Saturday, March 20, 2010

Donald Hall, biology teacher


Plants strip electrons from water, and use them to help store energy in organic compounds. The left-overs are oxygen molecules. Any schoolchild knows we need oxygen, but few educated adults know why.

If you hold a flame to cool glass, a small patch of condensation forms, a brief patch of fog. It is unexpected, and often missed, unless you look for it. Oxygen is grabbing electrons and protons from the fuel—butane, wax, food, it matters not—and re-forming water.

Along the way the electron has given up energy captured by plants from sunlight—it’s what keeps you alive.
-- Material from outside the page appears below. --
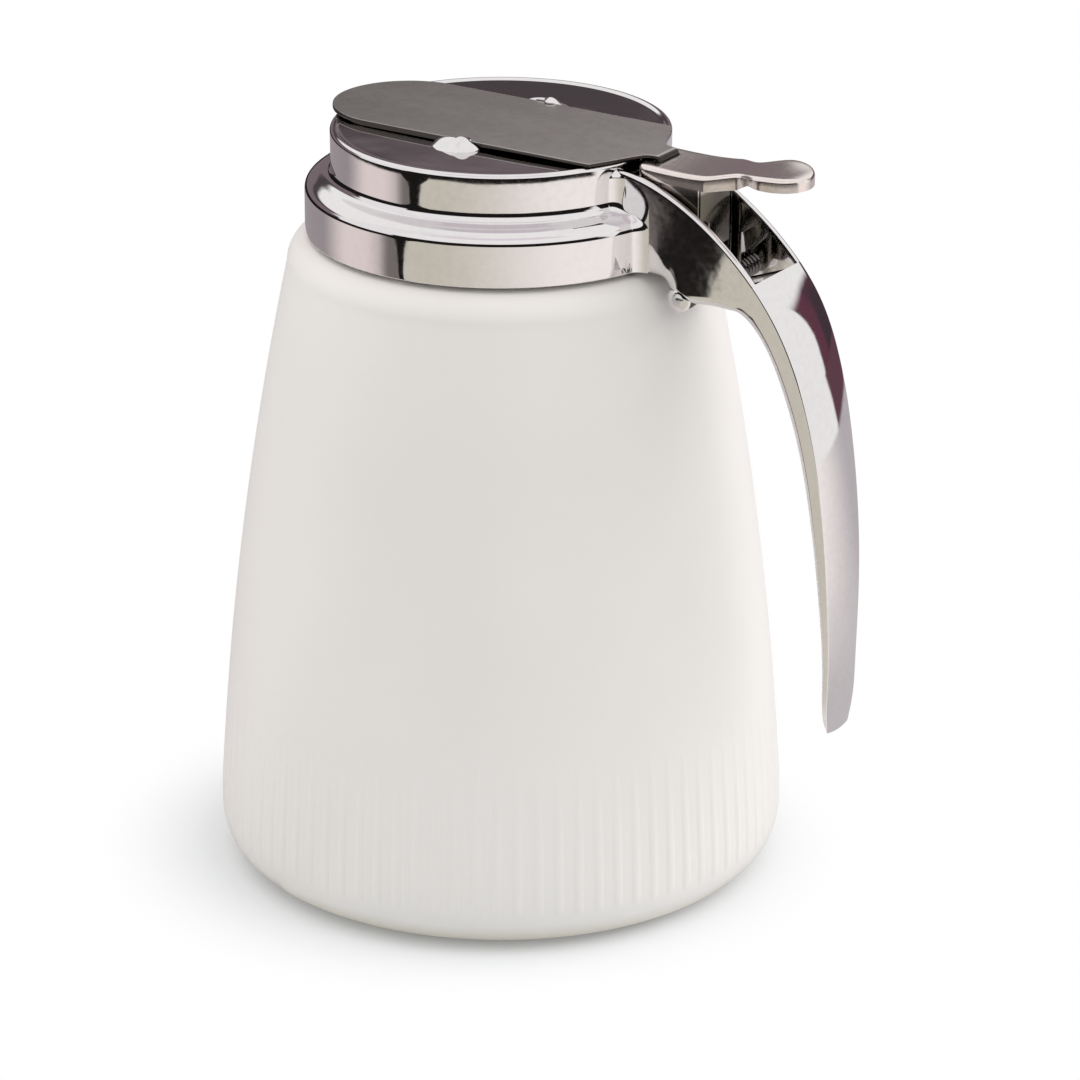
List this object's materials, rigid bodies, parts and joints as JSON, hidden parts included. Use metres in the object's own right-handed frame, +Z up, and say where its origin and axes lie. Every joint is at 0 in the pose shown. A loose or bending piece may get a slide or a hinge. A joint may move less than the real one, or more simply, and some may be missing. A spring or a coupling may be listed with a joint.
{
  "type": "syrup dispenser",
  "caption": "Table syrup dispenser: a ribbed plastic jar with a screw-on cast metal top, a long curved handle, and a thumb lever that slides a flat gate off the pouring slot.",
  "frame": {"origin": "centre of the jar's standing ring, on the table", "axes": "+Z up along the jar's axis, +X towards the handle, so the syrup pours over the rim at -X"},
  "size_m": [0.1413, 0.118, 0.1599],
  "materials": {
    "milky_plastic": "satin, slightly milky",
    "seal_rubber": "soft matte",
    "chrome_plate": "polished",
    "brushed_strip": "fine brushed, dull",
    "satin_nickel": "satin",
    "steel_pin": "turned",
    "spring_wire": "drawn wire"
  },
  "bodies": {
    "jar": {"jar": "milky_plastic"},
    "seal": {"gasket": "seal_rubber"},
    "cap": {"top_casting": "chrome_plate", "pivot_pin": "steel_pin", "torsion_spring": "spring_wire"},
    "lever": {"thumb_lever": "satin_nickel", "drive_pin": "steel_pin"},
    "gate": {"gate": "brushed_strip"}
  },
  "joints": [
    {"name": "cap_lift", "type": "slide", "parent": "jar", "child": "seal", "axis": [0, 0, 1], "range_m": [0, 0.0121]},
    {"name": "cap_unscrew", "type": "hinge", "parent": "seal", "child": "cap", "pos_m": [0, 0, 0.1357], "axis": [0, 0, 1], "range_deg": [0, 1080]},
    {"name": "lever_press", "type": "hinge", "parent": "cap", "child": "lever", "pos_m": [0.0479, 0, 0.1315], "axis": [0, 1, 0], "range_deg": [0, 30], "stiffness_Nm_per_rad": 0.15, "springref_deg": -17.19, "deforming": ["torsion_spring"]},
    {"name": "gate_slide", "type": "slide", "parent": "cap", "child": "gate", "axis": [1, 0, 0], "range_m": [0, 0.012]}
  ],
  "couplings": [
    {"joint": "cap_lift", "follows": "cap_unscrew", "m_per_rad": 0.00063662},
    {"joint": "gate_slide", "follows": "lever_press", "m_per_rad": 0.022705}
  ]
}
We teach this in biology, or rather we teach a litany of names, a parade of complex molecules that pass the electron down an energy gradient. We focus on the carriers, and in our earnestness, forget that it’s really all about the electron.

***


If you want to learn biology, read Donald Hall.

In "Poem with One Fact," Hall talks of enzymes and amino acids in a poem, a universe, really, that distinguishes life from what we call living. I trivialize it by trying to explain it--go read it.

***


If I used Donald Hall’s words in class, my lambs would soar—they’d forget the AP Exam as they watched an earthworm rhythmically work its way through mud, the peristalsis of life, of love. They’d tie the rocking to the rhythm of belly aches, to making love in the back seat of a dented Dodge Neon.

They’d stop worrying about future jobs and Jacuzzis lost in a freefalling economy, and get on their knees to sniff the sweet soil, knowing that’s where life starts, and that’s where life ends.

They’d no longer try to impress their impressionable parents with words like nicotinamide dinucleotide or ATP synthase (as powerful and poetic they sound when pronounced with care) and instead would say “eek… ook… oop… umm” to describe the journey of a particle of life, an electron, as it gets kicked around from water to sugar and back to water again.

What did you learn in biology today, love? Her mother asks. I saw on the syllabus you’re studying electron transport chains and chemiosmosis. Have you been keeping up with the reading? The exam is May 10th, we have work to do, no?

Amanda would scream EEK! at dinner, loud enough to make Grandma look over her diamond framed lens to scowl at her mother, who married well, but, well, not well enough.

OOK!—not quite as loud. Dad silently calculates the cost of 6 more weeks of sessions, and wonders if Xanax would be cheaper for this girl at the table, eeking and ooking, a girl who grew breasts and thighs and became this womanchild he does not know, eeking and ooking and eeking and ooking.

Oop—quieter now. Sam, her much younger brother, unplanned (ah, evolution) but not unloved, plays along. oop…oop….oop…oop. Amanda nods, smiles, and once more…Oop.

And now a very quiet umm, melodic, restful. The electron is back home, wrapped in water.


Clearly, the girl is troubled.

She gets up from the table, barefoot, and wanders outside under the crescent moon to check on her snow peas, their arched new stems breaking through the earth, just visible in the late dusk light, and thanks she knows not who for giving her light and life, while inside the adults sit in silence. The uneaten dinner grows cold, electrons trapped in brussel sprouts and butter, waiting to be released.





Condensation photo by fmanto, used under CC 3.0.

2 comments:

Unknown said...

Part of why I'm excited about teaching all subjects next year is the overlap between them. I like the notion that poetry and science don't have to be separate entities and now you've given me a resource. Thanks!

doyle said...

Dear John,

I may put together a series of poems for next year's biology class--I'll send along a copy if I do.